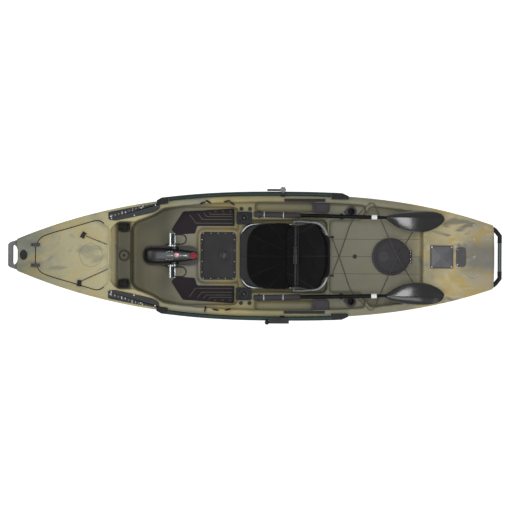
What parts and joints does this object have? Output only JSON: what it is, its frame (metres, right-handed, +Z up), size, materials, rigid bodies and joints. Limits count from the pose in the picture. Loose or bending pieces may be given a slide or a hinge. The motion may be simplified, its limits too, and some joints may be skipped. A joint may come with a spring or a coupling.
{
  "type": "pedal fishing kayak",
  "caption": "Sit-on-top fishing kayak with a pedal fin drive, lifting seat, hatches, side rails, paddle halves and a steerable rudder.",
  "frame": {"origin": "on the flat of the keel, midway between the ends of the moulded hull", "axes": "+X aft along the boat, +Y starboard, +Z up"},
  "size_m": [3.662, 1.0229, 1.0417],
  "materials": {
    "hull_camo": "rotomoulded polyethylene with an olive, khaki and grey camouflage swirl, satin",
    "dark_moulding": "injection moulded dark grey nylon, fine texture",
    "black_moulding": "black moulded plastic, fine texture",
    "foam_pad": "closed-cell foam deck pad with routed grooves",
    "rail_metal": "dark green-black anodised aluminium tube",
    "bright_metal": "bright anodised aluminium",
    "steel": "stainless steel pins and screws",
    "seat_mesh": "black woven seat mesh over foam",
    "red_plastic": "red moulded knob",
    "fin_rubber": "flexible black fin",
    "blade_plastic": "glossy black paddle blade",
    "cord": "elastic cord in a woven sleeve",
    "seal_rubber": "soft black gasket"
  },
  "bodies": {
    "hull": {"hull_shell": "hull_camo", "deck_shell": "hull_camo", "bow_handle": "dark_moulding", "plugs": "black_moulding", "hatch_hinge_blocks": "dark_moulding", "ledge_pockets": "black_moulding", "mast_socket": "hull_camo", "gear_boards": "dark_moulding", "side_rails": "rail_metal", "rail_ends": "black_moulding", "rail_clamps": "black_moulding", "foot_pads": "foam_pad", "centre_hatch_frame": "black_moulding", "centre_hatch_bin": "dark_moulding", "drive_spine": "black_moulding", "pedal_shaft": "steel", "steering_bases": "black_moulding", "mesh_pouches": "dark_moulding", "gunwale_strips": "dark_moulding", "rod_holders": "dark_moulding", "paddle_clips": "black_moulding", "rear_hatch_ring": "dark_moulding", "pad_eyes": "black_moulding", "cargo_bungees": "cord", "aft_panels": "dark_moulding", "pins_and_fasteners": "steel", "stern_handle": "black_moulding", "stern_grip": "rail_metal", "rudder_bearing": "dark_moulding"},
    "bow_lid": {"bow_hatch_lid": "hull_camo", "bow_hatch_seal": "seal_rubber", "bow_hatch_straps": "dark_moulding", "bow_hatch_latches": "black_moulding", "bow_hatch_cords": "cord"},
    "centre_lid": {"centre_hatch_lid": "black_moulding"},
    "centre_latch": {"centre_hatch_latch": "dark_moulding"},
    "rear_lid": {"rear_hatch_lid": "dark_moulding"},
    "rear_knob": {"rear_hatch_knob": "dark_moulding"},
    "turntable": {"drive_turntable": "black_moulding", "fin_shaft": "steel"},
    "fore_fin": {"fin_fore": "fin_rubber"},
    "aft_fin": {"fin_aft": "fin_rubber"},
    "starboard_pedal": {"pedal_arm_starboard": "bright_metal", "pedal_starboard": "black_moulding"},
    "port_pedal": {"pedal_arm_port": "bright_metal", "pedal_port": "black_moulding"},
    "release_knob": {"drive_knob": "red_plastic"},
    "starboard_steering": {"steering_knob_starboard": "dark_moulding"},
    "port_steering": {"steering_knob_port": "dark_moulding"},
    "seat": {"seat_frame": "bright_metal", "seat_crossbar": "rail_metal", "seat_base": "seat_mesh"},
    "backrest": {"seat_back_frame": "bright_metal", "seat_back": "seat_mesh", "seat_buckle": "dark_moulding"},
    "starboard_paddle": {"paddle_starboard": "blade_plastic"},
    "port_paddle": {"paddle_port": "blade_plastic"},
    "clamp_screw": {"clamp_knob": "bright_metal"},
    "rudder": {"rudder_stock": "black_moulding"},
    "rudder_fin": {"rudder_blade": "black_moulding"}
  },
  "joints": [
    {"name": "bow_hatch_hinge", "type": "hinge", "parent": "hull", "child": "bow_lid", "pos_m": [-1.645, 0, 0.44479], "axis": [0, -1, 0], "range_deg": [0, 95]},
    {"name": "centre_hatch_hinge", "type": "hinge", "parent": "hull", "child": "centre_lid", "pos_m": [-0.409, 0, 0.199], "axis": [0, -1, 0], "range_deg": [0, 100]},
    {"name": "centre_latch_turn", "type": "hinge", "parent": "centre_lid", "child": "centre_latch", "pos_m": [-0.242, 0, 0.199], "axis": [0, 0, 1], "range_deg": [0, 90]},
    {"name": "rear_hatch_hinge", "type": "hinge", "parent": "hull", "child": "rear_lid", "pos_m": [1.164, 0, 0.255], "axis": [0, 1, 0], "range_deg": [0, 100], "deforming": ["cargo_bungees"]},
    {"name": "rear_knob_turn", "type": "hinge", "parent": "rear_lid", "child": "rear_knob", "pos_m": [0.961, 0, 0.255], "axis": [0, 0, 1], "range_deg": [0, 90]},
    {"name": "starboard_steering_turn", "type": "hinge", "parent": "hull", "child": "starboard_steering", "pos_m": [-0.087, 0.283, 0.298], "axis": [0, 0, 1], "continuous": true},
    {"name": "drive_turn", "type": "hinge", "parent": "hull", "child": "turntable", "pos_m": [-0.64, 0, 0], "axis": [0, 0, 1], "continuous": true},
    {"name": "fore_fin_swing", "type": "hinge", "parent": "turntable", "child": "fore_fin", "pos_m": [-0.702, 0, -0.038], "axis": [1, 0, 0], "range_deg": [-76, 76]},
    {"name": "aft_fin_swing", "type": "hinge", "parent": "turntable", "child": "aft_fin", "pos_m": [-0.578, 0, -0.038], "axis": [1, 0, 0], "range_deg": [-76, 76]},
    {"name": "starboard_pedal_swing", "type": "hinge", "parent": "hull", "child": "starboard_pedal", "pos_m": [-0.616, 0.074, 0.186], "axis": [0, 1, 0], "range_deg": [-22, 22]},
    {"name": "port_pedal_swing", "type": "hinge", "parent": "hull", "child": "port_pedal", "pos_m": [-0.616, -0.074, 0.186], "axis": [0, 1, 0], "range_deg": [-22, 22]},
    {"name": "release_knob_turn", "type": "hinge", "parent": "hull", "child": "release_knob", "pos_m": [-0.468, 0, 0.222], "axis": [0, 0, 1], "range_deg": [0, 90]},
    {"name": "port_steering_turn", "type": "hinge", "parent": "hull", "child": "port_steering", "pos_m": [-0.087, -0.283, 0.298], "axis": [0, 0, 1], "range_deg": [-45, 45]},
    {"name": "rudder_steer", "type": "hinge", "parent": "hull", "child": "rudder", "pos_m": [1.59, 0, 0.044], "axis": [0, 0, 1], "range_deg": [-45, 45]},
    {"name": "rudder_kick_up", "type": "hinge", "parent": "rudder", "child": "rudder_fin", "pos_m": [1.59, 0, -0.004], "axis": [0, -1, 0], "range_deg": [0, 80]},
    {"name": "seat_lift", "type": "slide", "parent": "hull", "child": "seat", "axis": [0, 0, 1], "range_m": [0, 0.09]},
    {"name": "backrest_fold", "type": "hinge", "parent": "seat", "child": "backrest", "pos_m": [0.29, 0, 0.338], "axis": [0, 1, 0], "range_deg": [-117, 0]},
    {"name": "starboard_paddle_lift", "type": "slide", "parent": "hull", "child": "starboard_paddle", "axis": [0, 0, 1], "range_m": [0, 0.12]},
    {"name": "port_paddle_lift", "type": "slide", "parent": "hull", "child": "port_paddle", "axis": [0, 0, 1], "range_m": [0, 0.12]},
    {"name": "clamp_screw_turn", "type": "hinge", "parent": "hull", "child": "clamp_screw", "pos_m": [0.2, 0.492, 0.386], "axis": [0, 0, 1], "continuous": true}
  ],
  "couplings": [
    {"joint": "drive_turn", "follows": "starboard_steering_turn", "ratio": 1},
    {"joint": "port_pedal_swing", "follows": "starboard_pedal_swing", "ratio": -1},
    {"joint": "fore_fin_swing", "follows": "starboard_pedal_swing", "ratio": 3.4},
    {"joint": "aft_fin_swing", "follows": "starboard_pedal_swing", "ratio": -3.4},
    {"joint": "rudder_steer", "follows": "port_steering_turn", "ratio": 1}
  ]
}
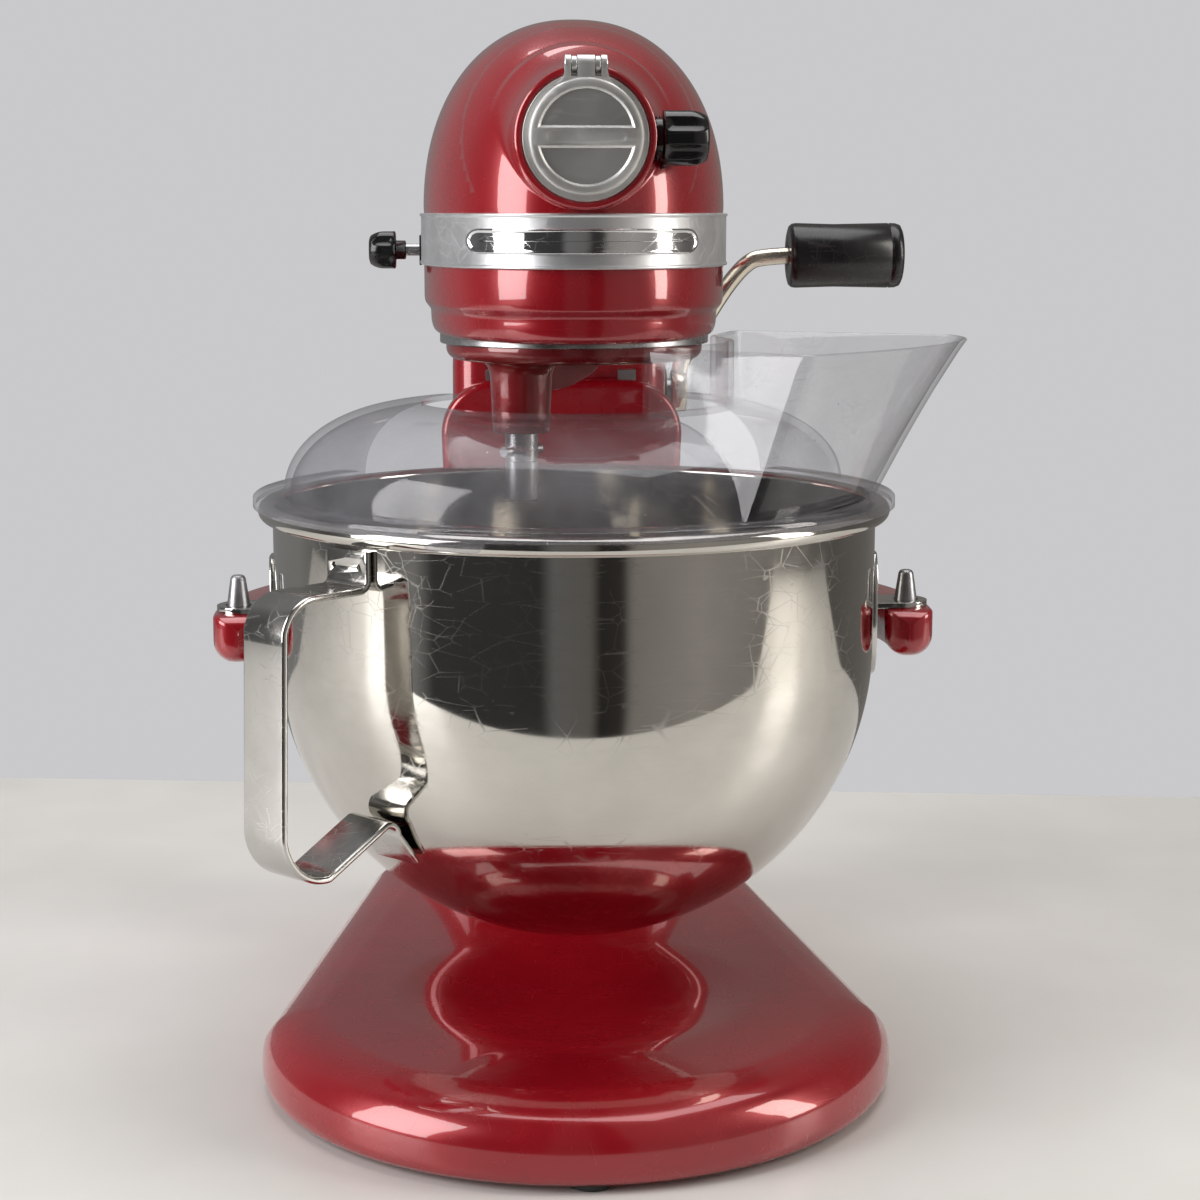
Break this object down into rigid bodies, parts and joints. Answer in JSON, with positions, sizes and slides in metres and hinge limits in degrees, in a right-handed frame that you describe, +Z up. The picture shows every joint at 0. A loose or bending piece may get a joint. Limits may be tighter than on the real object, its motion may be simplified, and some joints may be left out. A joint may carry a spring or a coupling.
{
  "type": "stand mixer",
  "caption": "Bowl-lift stand mixer with a round steel bowl, a clear pouring shield, a planetary drive and a front attachment hub.",
  "frame": {"origin": "on the counter, straight below the axis of the bowl and the planetary", "axes": "+Z up, -Y out of the attachment hub towards the front, +X towards the bowl-lift handle"},
  "size_m": [0.3036, 0.377, 0.419],
  "materials": {
    "red_enamel": "deep gloss enamel over a metal casting",
    "satin_trim": "satin with a bright edge",
    "bright_trim": "polished",
    "cast_trim": "die-cast, satin",
    "plain_steel": "turned and lightly polished",
    "gear_steel": "machined, oily",
    "bowl_steel": "spun and brushed stainless steel",
    "nickel_rod": "warm polished nickel plate",
    "black_plastic": "glossy moulded plastic",
    "dark_plastic": "plain moulded plastic",
    "black_rubber": "matt",
    "clear_plastic": "clear moulded plastic with fine scratches",
    "bronze": "machined",
    "motor_iron": "stacked laminations",
    "carbon": "pressed carbon",
    "board": "laminate"
  },
  "bodies": {
    "stand": {"base": "red_enamel", "rubber_feet": "black_rubber", "column": "red_enamel", "column_bolts": "plain_steel", "guide_rails": "plain_steel", "lift_bush": "dark_plastic", "cord_gland": "black_rubber", "head_lower_housing": "red_enamel", "head_upper_housing": "red_enamel", "rear_cover": "red_enamel", "rear_cover_screw": "plain_steel", "trim_band": "satin_trim", "trim_badge": "bright_trim", "hub_socket": "cast_trim", "hub_hinge_pin": "plain_steel", "speed_slot_plate": "dark_plastic", "ring_gear": "gear_steel", "drip_ring": "bright_trim", "gearbox_plate": "cast_trim", "motor_field": "motor_iron", "motor_brackets": "cast_trim", "brush_holders": "dark_plastic", "carbon_brushes": "carbon", "speed_control_board": "board"},
    "hub_cover": {"hub_cover": "cast_trim"},
    "attachment_knob": {"attachment_screw": "plain_steel", "attachment_knob": "black_plastic"},
    "speed_lever": {"speed_lever": "plain_steel", "speed_knob": "black_plastic"},
    "speed_link": {"speed_link": "plain_steel"},
    "planetary": {"planetary": "red_enamel", "centre_shaft": "plain_steel", "centre_gear": "gear_steel", "crown_gear": "gear_steel"},
    "beater_shaft": {"beater_shaft": "plain_steel", "beater_pinion": "gear_steel", "beater_cross_pin": "plain_steel"},
    "idler": {"idler_shaft": "plain_steel", "idler_pinion": "gear_steel", "worm_gear": "bronze"},
    "motor": {"motor_worm": "gear_steel", "motor_shaft": "plain_steel", "motor_rotor": "motor_iron", "motor_commutator": "bronze", "motor_fan": "dark_plastic"},
    "hub_drive": {"hub_shaft": "plain_steel", "hub_pinion": "gear_steel"},
    "bowl_lift": {"yoke": "red_enamel", "bowl_pins": "plain_steel", "slide_keeper": "plain_steel", "lift_rod": "plain_steel", "lift_spring": "plain_steel", "bowl": "bowl_steel", "bowl_ears": "bowl_steel", "bowl_handle": "bowl_steel"},
    "shield": {"pouring_shield": "clear_plastic", "pouring_chute": "clear_plastic"},
    "lift_handle": {"lift_shaft": "plain_steel", "lift_lever": "nickel_rod", "lift_grip": "black_plastic"}
  },
  "joints": [
    {"name": "bowl_lift", "type": "slide", "parent": "stand", "child": "bowl_lift", "axis": [0, 0, 1], "range_m": [-0.036, 0]},
    {"name": "lift_handle_turn", "type": "hinge", "parent": "stand", "child": "lift_handle", "pos_m": [0.054, 0.184, 0.262], "axis": [1, 0, 0], "range_deg": [0, 105]},
    {"name": "shield_turn", "type": "hinge", "parent": "bowl_lift", "child": "shield", "pos_m": [0, 0, 0.2347], "axis": [0, 0, 1], "range_deg": [-15, 15]},
    {"name": "planetary_spin", "type": "hinge", "parent": "stand", "child": "planetary", "pos_m": [0, 0, 0.3], "axis": [0, 0, 1], "continuous": true},
    {"name": "beater_shaft_spin", "type": "hinge", "parent": "planetary", "child": "beater_shaft", "pos_m": [-0.02121, -0.02121, 0.3], "axis": [0, 0, 1], "continuous": true},
    {"name": "idler_spin", "type": "hinge", "parent": "stand", "child": "idler", "pos_m": [-0.027, 0.03019, 0.32], "axis": [0, 0, 1], "continuous": true},
    {"name": "motor_spin", "type": "hinge", "parent": "stand", "child": "motor", "pos_m": [0, 0.12, 0.337], "axis": [0, 1, 0], "continuous": true},
    {"name": "hub_drive_spin", "type": "hinge", "parent": "stand", "child": "hub_drive", "pos_m": [0, -0.06, 0.371], "axis": [0, -1, 0], "continuous": true},
    {"name": "speed_lever_swing", "type": "hinge", "parent": "stand", "child": "speed_lever", "pos_m": [-0.022, 0.048, 0.33025], "axis": [0, 0, -1], "range_deg": [0, 26]},
    {"name": "speed_link_slide", "type": "slide", "parent": "stand", "child": "speed_link", "axis": [0, 1, 0], "range_m": [0, 0.0088]},
    {"name": "hub_cover_swing", "type": "hinge", "parent": "stand", "child": "hub_cover", "pos_m": [0, -0.0985, 0.3955], "axis": [-1, 0, 0], "range_deg": [0, 105]},
    {"name": "attachment_knob_turn", "type": "hinge", "parent": "stand", "child": "attachment_knob", "pos_m": [0.03, -0.084, 0.371], "axis": [1, 0, 0], "range_deg": [0, 720]}
  ],
  "couplings": [
    {"joint": "lift_handle_turn", "follows": "bowl_lift", "rad_per_m": -50.9},
    {"joint": "beater_shaft_spin", "follows": "planetary_spin", "ratio": -3},
    {"joint": "idler_spin", "follows": "planetary_spin", "ratio": -2},
    {"joint": "motor_spin", "follows": "planetary_spin", "ratio": 48},
    {"joint": "hub_drive_spin", "follows": "planetary_spin", "ratio": 2.1},
    {"joint": "speed_link_slide", "follows": "speed_lever_swing", "m_per_rad": 0.0193}
  ]
}
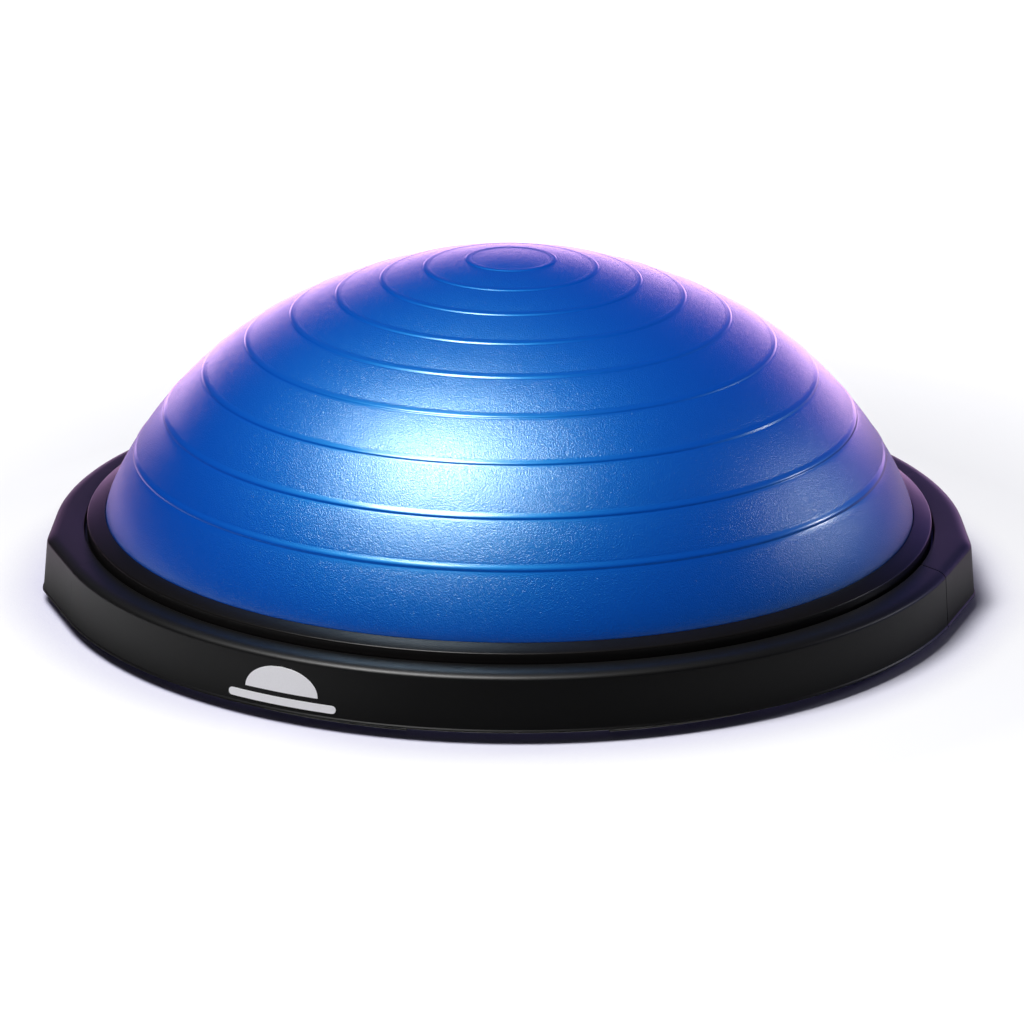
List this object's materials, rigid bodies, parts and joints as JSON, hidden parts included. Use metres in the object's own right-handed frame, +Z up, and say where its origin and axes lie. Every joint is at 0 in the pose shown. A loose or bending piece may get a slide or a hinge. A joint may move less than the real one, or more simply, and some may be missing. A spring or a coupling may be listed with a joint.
{
  "type": "balance dome trainer",
  "caption": "Low inflatable rubber dome with raised ribs, clamped by a ring to a flat round platform with handle recesses underneath, for standing balance exercise.",
  "frame": {"origin": "on the floor, under the centre of the platform", "axes": "+Z up along the dome's axis; the ends with the handle recesses face +X and -X; the marked front faces -Y"},
  "size_m": [0.6434, 0.64, 0.2344],
  "materials": {
    "dome_pvc": "satin pebble-grained soft PVC",
    "membrane": "matt PVC sheet",
    "ring_plastic": "satin moulded polypropylene",
    "platform_plastic": "satin moulded polypropylene",
    "base_plastic": "fine-grained moulded polypropylene",
    "grip_rubber": "matt rubber",
    "valve_rubber": "matt rubber",
    "plug_plastic": "smooth moulded polyethylene",
    "screw_steel": "zinc-plated steel",
    "mark_paint": "flat light grey print"
  },
  "bodies": {
    "platform": {"bladder_floor": "membrane", "clamp_ring": "ring_plastic", "platform_deck": "platform_plastic", "platform_base": "base_plastic", "end_cap_right": "platform_plastic", "end_cap_left": "platform_plastic", "handle_grip_right": "grip_rubber", "handle_grip_left": "grip_rubber", "valve_seat": "valve_rubber", "valve_nut": "base_plastic", "clamp_screw_01": "screw_steel", "clamp_screw_02": "screw_steel", "clamp_screw_03": "screw_steel", "clamp_screw_04": "screw_steel", "clamp_screw_05": "screw_steel", "clamp_screw_06": "screw_steel", "clamp_screw_07": "screw_steel", "clamp_screw_08": "screw_steel", "clamp_screw_09": "screw_steel", "clamp_screw_10": "screw_steel", "clamp_screw_11": "screw_steel", "clamp_screw_12": "screw_steel", "base_screw_01": "screw_steel", "base_screw_02": "screw_steel", "base_screw_03": "screw_steel", "base_screw_04": "screw_steel", "base_screw_05": "screw_steel", "base_screw_06": "screw_steel", "base_screw_07": "screw_steel", "base_screw_08": "screw_steel", "cap_screw_01": "screw_steel", "cap_screw_02": "screw_steel", "cap_screw_03": "screw_steel", "cap_screw_04": "screw_steel", "foot_pad_01": "grip_rubber", "foot_pad_02": "grip_rubber", "foot_pad_03": "grip_rubber", "foot_pad_04": "grip_rubber", "foot_pad_05": "grip_rubber", "foot_pad_06": "grip_rubber", "foot_pad_07": "grip_rubber", "foot_pad_08": "grip_rubber", "mark_dome": "mark_paint", "mark_bar": "mark_paint"},
    "dome": {"dome_bladder": "dome_pvc"},
    "valve_plug": {"valve_plug": "plug_plastic"}
  },
  "joints": [
    {"name": "dome_press", "type": "slide", "parent": "platform", "child": "dome", "axis": [0, 0, -1], "range_m": [0, 0.04], "stiffness_N_per_m": 12000, "deforming": ["dome_bladder"]},
    {"name": "valve_plug_pull", "type": "slide", "parent": "platform", "child": "valve_plug", "axis": [0, 0, -1], "range_m": [0, 0.028]}
  ]
}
++++++++++
[Goal] What is the number of lines in the listing above that contain the string "picture"? Give only the number.

[Worked answer] 2